Julien Carron, koordynator techniczny Międzynarodowej Unii Kolarskiej, stwierdził: "UCI zasadniczo nie jest przeciwna takim nowinkom technologicznym, ale najpierw musimy szczegółowo sprawdzić je w warunkach wyścigowych. Priorytetem jest zapewnienie bezpieczeństwa zawodnikom. Problemem może być na przykład sytuacja, kiedy zawodnicy posiadają standardowe hamulce oraz ich tarczowe wersje. Te pierwsze spisują się słabiej. Co jeśli połowa peletonu będzie hamować szybciej, a druga wolniej? Różnice prędkości wyhamowywania pomiędzy kolarzami to jedna z najczęstszych przyczyn kraks. Problem taki nie istnieje m.in. w wyścigach przełajowych czy MTB, ale na szosie przy jeździe w dużym tłumie ma zasadnicze znaczenie. W tym sezonie nie dopuszczamy jeszcze tarczówek w wyścigach szosowych. Możliwe że taka decyzja odnośnie standaryzacji w całym peletonie będzie podjęta w terminie 3 lat".

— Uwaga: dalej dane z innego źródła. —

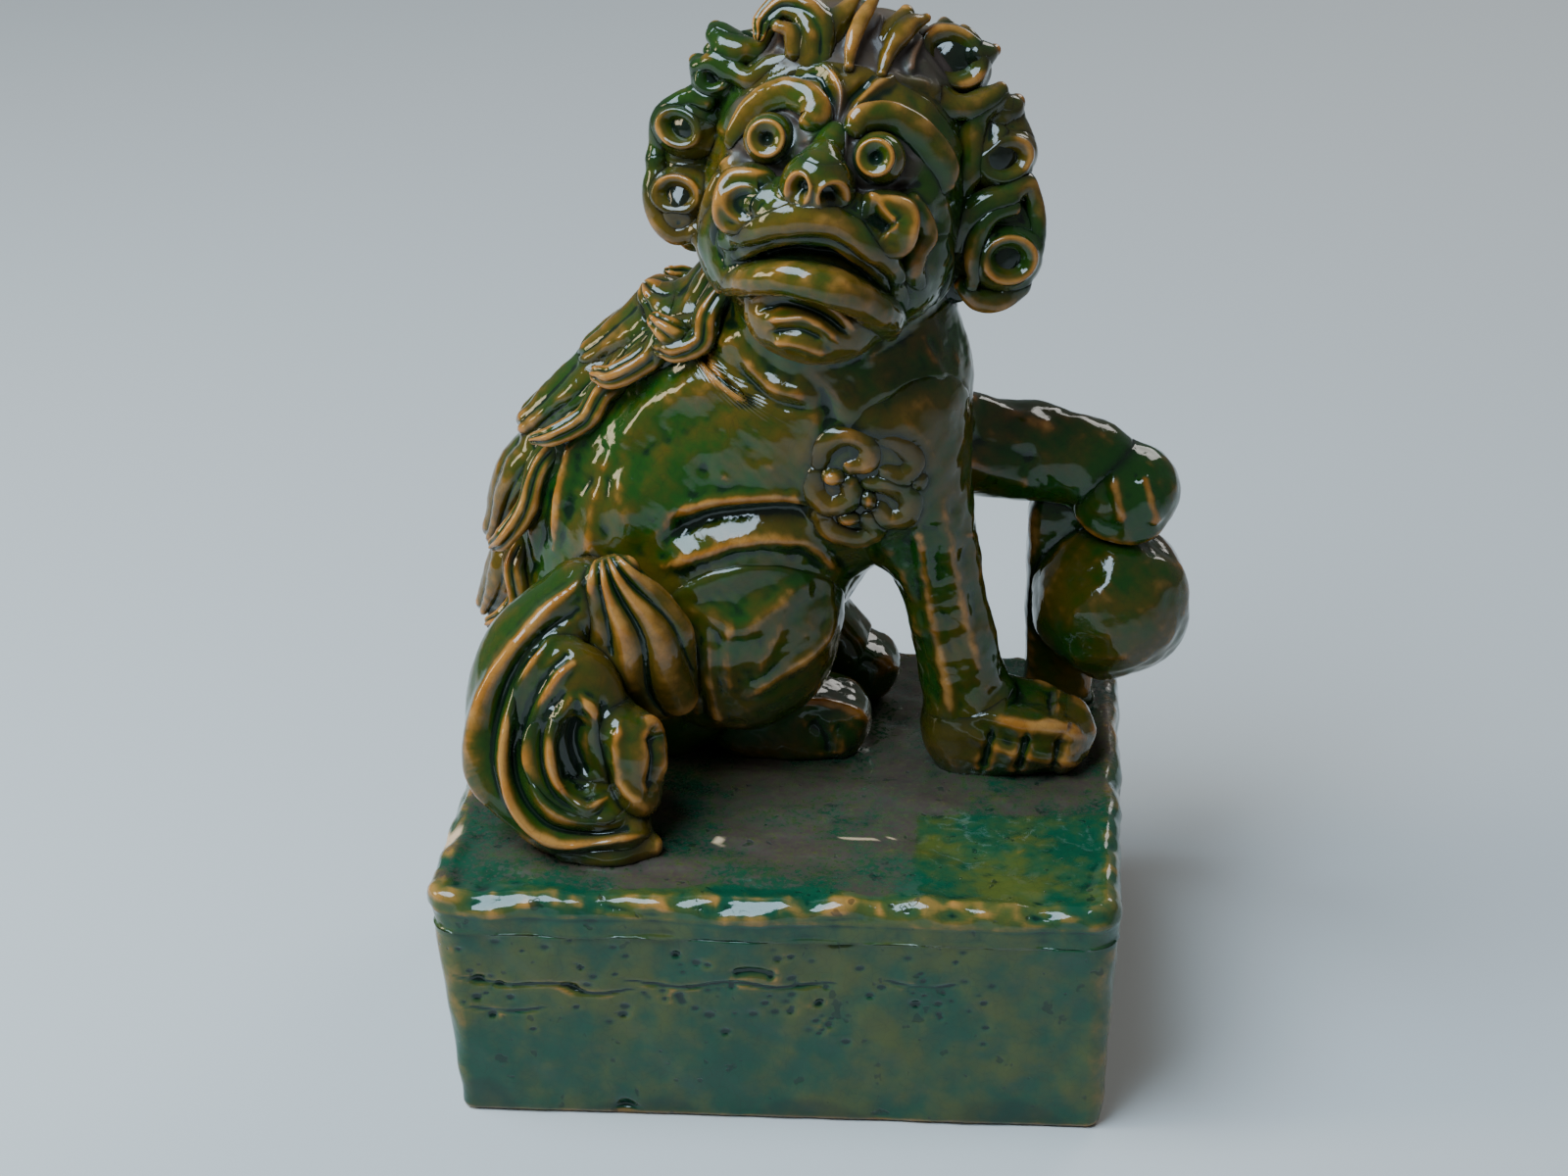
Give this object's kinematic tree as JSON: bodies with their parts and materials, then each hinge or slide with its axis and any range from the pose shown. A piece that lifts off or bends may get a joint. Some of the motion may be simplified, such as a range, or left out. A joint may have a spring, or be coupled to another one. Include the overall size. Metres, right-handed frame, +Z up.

Warto przy tym zauważyć, że cały rozwój technologiczny stawiał do tej pory na osiągnięcie jak najlepszych właściwości aerodynamicznych i lekkości. Coraz większe prędkości osiągane przez szosowców nie były w znacznym stopniu kompensowane poprzez zwiększenie siły oraz jakości stosowanych hamulców. Szczególnie odnosi się to do lekkich obręczy karbonowych, które z założenia mają nieco gorsze wyniki hamowania niż ich aluminiowe odpowiedniki. Użycie tarczówek wyeliminowałoby konieczność konstruowania obręczy pod kątem optymalizacji działania hamulców, a producenci mogliby skupić sie na osiągnięciu jak najlepszych właściwości jezdnych samego koła.